As part of a continuing series on health care spending, last week I looked at what share of our health care dollars goes to pay for physician’s fees and clinical services. As the pie chart below shows, 22 percent of the $2.1 trillion that we spent on health care last year went directly to doctors. That’s up from 19.4 percent in 1960.
Most of the jump came in the 1960s and 1970s—though physician incomes continued to grow in the 1980s, rising 30 percent from 1984 to 1989, or about twice as fast as the average increase for other full-time workers.
I promised that this week I would publish a Part II to last week’s post and look at how much doctors are paid in other countries, how hard they work compared to doctors in the U.S., and how patients are faring as physicians’ incomes continue to outstrip both inflation and wages nationwide. Finally, I said I would discuss whether we are spending too much on physicians services—and how we might change the way we pay them.
But first, let me very quickly re-cap the background to this story. In recent years, doctors’ fees have come under pressure. In the 1990s, managed care companies set out to pare costs by questioning virtually every bill that doctors sent them and in recent years Medicare has been trying to keep a lid on spending by refusing to raise most doctors’ fees. Many private insurers have been following Medicare’s lead. Meanwhile, the cost of running a practice has been climbing, making it hard for some doctors (particularly primary care physicians) to stay afloat financially.

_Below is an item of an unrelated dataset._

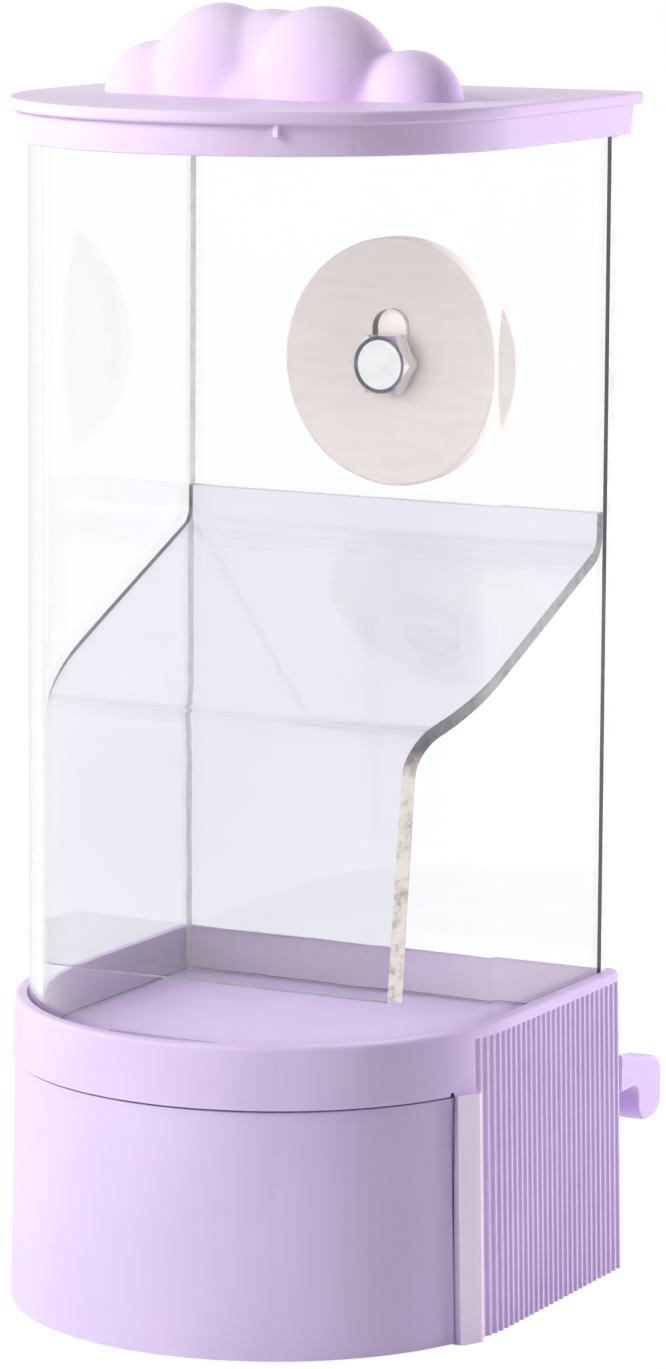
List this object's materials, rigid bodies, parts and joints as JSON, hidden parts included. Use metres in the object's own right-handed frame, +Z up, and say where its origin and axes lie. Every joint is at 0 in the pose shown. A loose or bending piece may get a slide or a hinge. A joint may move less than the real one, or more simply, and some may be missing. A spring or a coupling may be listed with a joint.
{
  "type": "cage gravity feeder",
  "caption": "Clear D-plan hopper on a plastic base with a pull-out feed drawer, lift-off lid and a bolt clamp for cage wire.",
  "frame": {"origin": "centre of the base's flat underside, on the axis of the half-round front", "axes": "+Z up, +Y towards the cage side with the bolt and hooks, the drawer pulls out along -Y, +X to the right seen from the front"},
  "size_m": [0.09, 0.1106, 0.2169],
  "materials": {
    "lavender_plastic": "satin moulded",
    "drawer_plastic": "satin moulded",
    "lid_plastic": "satin moulded",
    "clear_acrylic": "clear polished acrylic",
    "baffle_acrylic": "clear acrylic with sawn edges",
    "zinc_steel": "bright zinc plate",
    "pale_wood": "unfinished sanded",
    "washer_steel": "bright zinc plate",
    "wing_nut_steel": "bright zinc plate"
  },
  "bodies": {
    "base": {"base_housing": "lavender_plastic"},
    "drawer": {"feed_drawer": "drawer_plastic"},
    "tank": {"hopper_tank": "clear_acrylic", "feed_baffle": "baffle_acrylic"},
    "lid": {"cloud_lid": "lid_plastic"},
    "bolt": {"hex_bolt": "zinc_steel"},
    "pad": {"wooden_disc": "pale_wood", "plain_washer": "washer_steel"},
    "nut": {"wing_nut": "wing_nut_steel"}
  },
  "joints": [
    {"name": "drawer_slide", "type": "slide", "parent": "base", "child": "drawer", "axis": [0, -1, 0], "range_m": [0, 0.07]},
    {"name": "tank_lift", "type": "slide", "parent": "base", "child": "tank", "axis": [0, 0, 1], "range_m": [0, 0.03]},
    {"name": "lid_lift", "type": "slide", "parent": "tank", "child": "lid", "axis": [0, 0, 1], "range_m": [0, 0.03]},
    {"name": "bolt_slot", "type": "slide", "parent": "tank", "child": "bolt", "axis": [0, 0, 1], "range_m": [0, 0.0059]},
    {"name": "pad_travel", "type": "slide", "parent": "bolt", "child": "pad", "axis": [0, 1, 0], "range_m": [0, 0.008]},
    {"name": "nut_spin", "type": "hinge", "parent": "pad", "child": "nut", "pos_m": [0, 0.0504, 0.1542], "axis": [0, 1, 0], "range_deg": [0, 2880]}
  ],
  "couplings": [
    {"joint": "pad_travel", "follows": "nut_spin", "m_per_rad": 0.00015915}
  ]
}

Nevertheless, by increasing the number of patients they see and the number of procedures they perform, many doctors have been able to boost their incomes. More entrepreneurial doctors also have been making investments in surgical centers—creating a second income stream. Thus, the overall amount that we spend on physicians’ services continues to rise: up 6.2 percent in 2000, up 8.3 percent in 2003, up 7.3 percent in 2004, up 7.4 percent in 2005, and gaining another 5.9 percent in 2006.
But not all physicians are prospering. The charts I ran last week show pediatricians, family doctors and others who practice what some call “cognitive medicine” (talking to and listening to the patient ) making as little as $115,000 a year while specialists who perform the most aggressive procedures haul home $800,000.